The ceiling is deliberately raw — exposed white conduit pipes, track lighting, and industrial cage-style sconces mounted on the walls at intervals. The furniture throughout is classic Bauhaus-derived: chrome cantilever chairs with black leather pads, round black café tables, and stacked birch stools that carry their own quiet charm. In the lounge corner, a long black leather sofa faces a Breuer-style glass coffee table.

The overall feel lands somewhere between a New York City loft, a Williamsburg coffee counter, and a Seoul streetwear label’s showroom. The combination shouldn’t work as well as it does — but it absolutely does.


The Gallery Wall: Where Coffee Meets Culture

The long interior wall is NO-R’s biggest design statement: a floor-to-ceiling gallery of framed posters and celebrity portraits, all shot in black and white with deliberate, editorial precision.

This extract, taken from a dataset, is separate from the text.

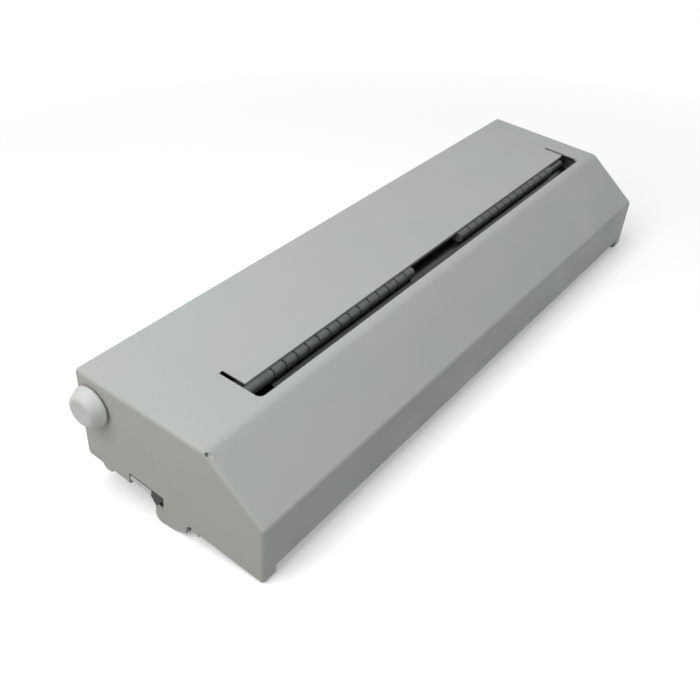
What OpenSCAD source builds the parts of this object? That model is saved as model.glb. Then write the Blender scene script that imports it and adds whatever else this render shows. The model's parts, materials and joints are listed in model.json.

At the top row, large B&W portraits of musicians and cultural figures are hung in uniform black frames — a rotating cast of faces that signals the café’s strong affinity with music and street culture. Below them, a curated collection of custom branded posters fills every gap:

  • “하고 싶은 거 하세요” (“Do what you want”) — a silver-haired man on a motorcycle, full of defiant joy
  • “NO-REVERSE” — a figure in commanding stance, logo front and centre
  • “IDGAF / This is MY LIFE” — self-explanatory, and entirely on-brand
  • “NO-R COFFEE” — a bird’s-eye shot of rush-hour traffic, subverting the mundane with the café’s logo
  • “LIFE IS BEAUTIFUL. YES.” — paired with a sweeping urban architectural photograph
  • “NO RISK, NO STORY” — stacked type, minimal and direct

Near the back corner, a mirror is tagged with “YOU LOOK FINE” in graffiti script — placed strategically next to the toilet sign. It’s the kind of detail that makes a first-time visitor laugh, then immediately take a photo.

Scattered among the larger works are smaller framed prints, vintage motorsport photography, and NO-R lifestyle imagery — enough visual content to keep you occupied long after your coffee arrives.


The NO-BBAKKU Room

One of the café’s most distinctive features is the glass-fronted private room visible from the entrance. Set behind floor-to-ceiling black-framed glass doors, the interior is bathed in deep amber light — warm yellow walls, checkered floors, motorcycle posters, and small round tables that feel like a secret club within the café. The glass is etched with “NO-BBAKKU / Ride or Die / ® / NO-R” — making the door itself a piece of signage.

It’s the perfect enclosure for a group who wants atmosphere with a little more privacy.


Branding as Experience

What separates NO-R from the dozens of concept cafés that have come and gone in Seoul is the coherence of its brand language. Nothing here feels accidental.

Behind the order counter, a black crew-neck tee hangs on the wall: “NO-R = NO BBAKKU” in clean white type on the back — merchandise presented as décor. The counter itself is framed by a NYC subway-style directional sign, orange-on-black, reading NO-R COFFEE with the brand’s circle-R logo. A Supreme box sits on a nearby shelf. A boombox rests near the window. It all adds up to a space that feels curated by someone with a genuine point of view, not assembled from a café interior checklist.

In the private back room, “Ride or Die” and “NO-R Performance” posters hang alongside vintage motorsport photography — Formula 1, motorcycles, racing imagery in black and white. There’s a reverence here for speed and risk that runs through everything the brand does.


What Visitors Are Saying

Recent visitors consistently highlight two things: the interior as the main draw, and the fact that the café photographs unlike anything else in Daehangno. Many describe walking past, being stopped dead by the storefront, and going in on impulse. The checkerboard floor in particular has become something of a signature photo spot.

The NO-R latte appears regularly on the menu boards visible inside — the café’s signature drink — alongside ice coffee options. The menu board also playfully lists: “Signature? / NO-R latte / NO-R latte / NO-R latte” as a gentle nudge toward the house recommendation.

The mood skews younger, creative, and fashion-conscious — which makes sense given the neighbourhood. Daehangno has long been Seoul’s unofficial arts district, and NO-R fits the cultural energy of the area while carving out a visual identity entirely its own.


Practical Info

Name: NO-R Coffee (노알 커피)
Location: 1F, 10 Ihwajang-gil, Jongno-gu, Seoul (Hyehwa-dong) (대학로, 혜화동)
Nearest Station: Hyehwa Station (혜화역), Line 4
Instagram: @no_r.official
Vibe: Brooklyn diner × Seoul street culture × Ride or Die
Best for: Solo visits, date spots, photo content, post-theatre coffee in Daehangno


NO-R Coffee isn’t trying to be everybody’s café. The branding is opinionated. The attitude is built in. The interior demands your attention. And somehow, in a neighbourhood full of theatres and performance spaces, this small coffee shop might be putting on one of the more convincing shows on the street. If you’re in Daehangno and you find yourself in front of that blue brick building with the no-reverse sign — don’t walk past. There’s no going back anyway.